The fan error is more like the fan issue from what you are describing. The fan motors get old and tired, and do not properly respond to higher speed requests when the brushes get worn out.

I believe there is a monitoring function of the current based on the fan speed level. Higher the speed higher the current demand. So when the AUTO keys are pressed you are asking the fan to turn at maximum speed, which is probably not attained due to worn brushes.

Try driving with the EC button on the a/c controller lit (compressor off) or turn off the a/c by pressing the - button, and see if you are getting any fan errors at all. The fan speeds due to engine coolant temp are generally in stage 1 and 2 (low speed) unless you have overheating problem with the coolant.
200 psi is a lot for the low side. works out almost 14 bars which is typically what you see at the HIGH side.

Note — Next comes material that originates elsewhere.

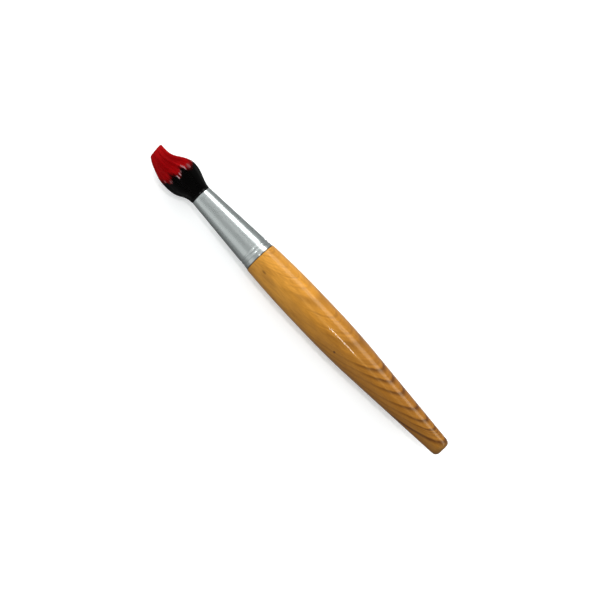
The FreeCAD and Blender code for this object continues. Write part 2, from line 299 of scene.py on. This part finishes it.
def handle_outline():
    """Half section of the handle from the middle of the butt to the middle of the tenon's end."""
    butt_corner = (BUTT, BUTT_RADIUS)
    cone_end = (CONE_END, CONE_END_RADIUS)
    shoulder = (SHOULDER, SHOULDER_RADIUS)
    swell = level_arc_radius(GRIP_START - CONE_END, GRIP_RADIUS - CONE_END_RADIUS)
    drop = level_arc_radius(SHOULDER - GRIP_END, GRIP_RADIUS - SHOULDER_RADIUS)
    outline = [(BUTT, 0.0), (BUTT, 0.9 * MM)]
    outline += rounded_corner((BUTT, 0), butt_corner, cone_end, BUTT_ROUNDING, 10)
    outline += straight(outline[-1], cone_end, 40)
    outline += arc(cone_end, (GRIP_START, GRIP_RADIUS), swell, 1, 30)
    outline += straight(outline[-1], (GRIP_END, GRIP_RADIUS), 8)
    front = arc((GRIP_END, GRIP_RADIUS), shoulder, drop, 1, 36)
    outline += front[:-1]
    inner = (SHOULDER, ferrule_radius(SHOULDER, WALL))
    outline += rounded_corner(front[-2], shoulder, inner, SHOULDER_ROUNDING, 5)
    outline += [inner]
    crimped_line(outline, GLUE_START, WALL, BEAD_WIDTH, 8)
    tip = TENON_END - TENON_CHAMFER
    film = WALL + GLUE_FILM
    outline += [(GLUE_START, ferrule_radius(GLUE_START, film))]
    outline += straight(outline[-1], (tip, ferrule_radius(tip, film)), 12)
    outline += [(TENON_END, ferrule_radius(tip, film + TENON_CHAMFER)), (TENON_END, 0.0)]
    return outline


def ferrule_outline():
    """Closed section of the ferrule's wall."""
    base_outer, base_inner = (SHOULDER, FERRULE_RADIUS), (SHOULDER, FERRULE_RADIUS - WALL)
    rim_outer, rim_inner = (MOUTH, MOUTH_RADIUS), (MOUTH, MOUTH_RADIUS - WALL)
    outline = rounded_corner(base_inner, base_outer, rim_outer, RIM_ROUNDING, 4)
    crimped_line(outline, MOUTH - RIM_ROUNDING, 0.0, CRIMP_WIDTH, 12)
    outline += rounded_corner(outline[-1], rim_outer, rim_inner, RIM_ROUNDING, 4)[1:]
    outline += rounded_corner(rim_outer, rim_inner, base_inner, RIM_ROUNDING, 3)[1:]
    crimped_line(outline, SHOULDER, WALL, BEAD_WIDTH, 8)
    return outline


def lathe(name, outline, columns, closed):
    """Mesh turned from an outline of (x, radius) points; closed joins its last point to its first."""
    outline = np.array(outline)
    angles = 2 * np.pi * np.arange(columns) / columns
    points, rings = [], []
    for x, radius in outline:
        if radius < 1e-9:
            rings.append([len(points)])
            points.append((x, 0, AXIS_Z))
            continue
        rings.append(list(range(len(points), len(points) + columns)))
        points += [(x, radius * math.sin(a), AXIS_Z + radius * math.cos(a)) for a in angles]
    faces = []
    pairs = list(zip(rings, rings[1:] + rings[:1]))
    for low, high in pairs if closed else pairs[:-1]:
        for k in range(columns):
            n = (k + 1) % columns
            if len(low) == 1:
                faces.append((low[0], high[k], high[n]))
            elif len(high) == 1:
                faces.append((low[k], high[0], low[n]))
            else:
                faces.append((low[k], high[k], high[n], low[n]))
    return new_mesh(name, points, faces)


def new_mesh(name, points, faces):
    """Smooth-shaded object with sharp edges where faces turn by more than a third of a right angle."""
    mesh = bpy.data.meshes.new(name)
    mesh.from_pydata([tuple(map(float, p)) for p in points], [], faces)
    mesh.validate()
    mesh.shade_smooth()
    mesh.set_sharp_from_angle(angle=math.radians(32))
    piece = bpy.data.objects.new(name, mesh)
    bpy.context.scene.collection.objects.link(piece)
    return piece


# ---------------------------------------------------------------- hair shapes

# Outline of the free hair in millimetres: distance from the mouth, reach to -Y, reach to +Y, half depth.
TUFT = np.array([
    (-2.6, 4.3, 4.3, 4.3),
    (-0.5, 4.42, 4.42, 4.42),
    (0.2, 4.78, 4.78, 4.78),
    (1.8, 4.97, 4.97, 4.97),
    (3.6, 5.4, 5.4, 5.35),
    (5.6, 6.1, 6.45, 6.2),
    (8.1, 6.95, 7.7, 7.1),
    (11.0, 7.5, 8.35, 7.65),
    (13.6, 7.45, 8.5, 7.65),
    (15.8, 6.6, 8.45, 7.1),
    (17.8, 5.5, 8.15, 6.2),
    (20.0, 4.0, 7.5, 5.1),
    (22.3, 2.85, 6.65, 3.95),
    (25.0, 2.5, 5.65, 2.75),
    (28.6, 2.65, 3.4, 1.45),
])
HAIR_START = -2.6
TEETH = 46
TIP_REACH = 28.6
TIP_SLANT = 0.7
CORE_UNDER_PAINT = 3.0      # how far the black core goes on beneath the paint
BLACK_HAIRS = 2300
RED_HAIRS = 1500
BODY_COLUMNS = 640
HIGHLIGHT_STEPS = 9
# Where the paint begins round the tuft: angle from +Z towards +Y in degrees, distance from the mouth.
PAINT_EDGE = np.array([
    (-180, 13.4), (-160, 14.4), (-140, 12.6), (-120, 14.0), (-105, 13.4), (-90, 14.0), (-64, 13.3),
    (-47, 11.9), (-31, 11.9), (-17, 14.2), (-6, 12.8), (6, 12.0), (17, 14.5), (27, 14.0), (38, 12.6),
    (52, 14.2), (64, 15.3), (92, 16.0), (112, 14.2), (128, 15.2), (146, 13.0), (163, 14.2), (180, 13.4),
])
# Painted highlights: pale hairs that stand in for glints of light on the wet paint near its edge: angle,
# spread in degrees, start and end, how pale, hairs.
PAINTED_HIGHLIGHTS = (
    (-42, 5.5, 11.2, 14.2, 0.22, 20), (-26, 1.3, 11.9, 15.4, 0.75, 11), (-9, 1.2, 12.2, 13.8, 0.35, 5),
    (-2, 1.1, 11.2, 13.2, 0.7, 8), (8, 0.9, 10.6, 13.2, 0.9, 7), (38, 6.0, 11.5, 13.8, 0.2, 20),
    (55, 3.0, 13.8, 15.6, 0.3, 9), (86, 4.0, 14.0, 16.6, 0.3, 10), (118, 3.0, 13.0, 15.6, 0.6, 10),
    (150, 4.0, 11.8, 14.2, 0.4, 14), (-166, 2.0, 13.0, 15.4, 0.8, 10), (-142, 4.0, 11.4, 13.8, 0.35, 14),
    (-112, 2.0, 12.4, 15.0, 0.7, 10), (-78, 3.0, 12.6, 14.8, 0.35, 10),
)
SURFACE_LIMIT = 8.6         # no point of the surface goes further than this from the axis's plane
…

That is what happens when the compressor is turned off due to overfilling and when the expansion valve is fully open.

Check your sensor values through the hidden menu on the a/c controller. especially for the refrigerant pressure when the a/c is running (#7). How to do it should be in the stickies (press and hold REST button).

When the high side is so high due to overfilling, the a/c controller asks for maximum cooling to remove heat from the condenser, and to reduce the high side pressure. That is why when you turn on the a/c, you get the maximum airflow demand, which generated the fan fault. When you reduced the pressure, the airflow demand wendt lower, so the fan message did not show up. I guess you can still get the fan message by pressing the AUTO buttons simultaneously to demand highest fan speed, for testing and confirmation.

So, the demand from the refr. overfill is more likely the symptom, rather than the cause, if the fan test action confirms it.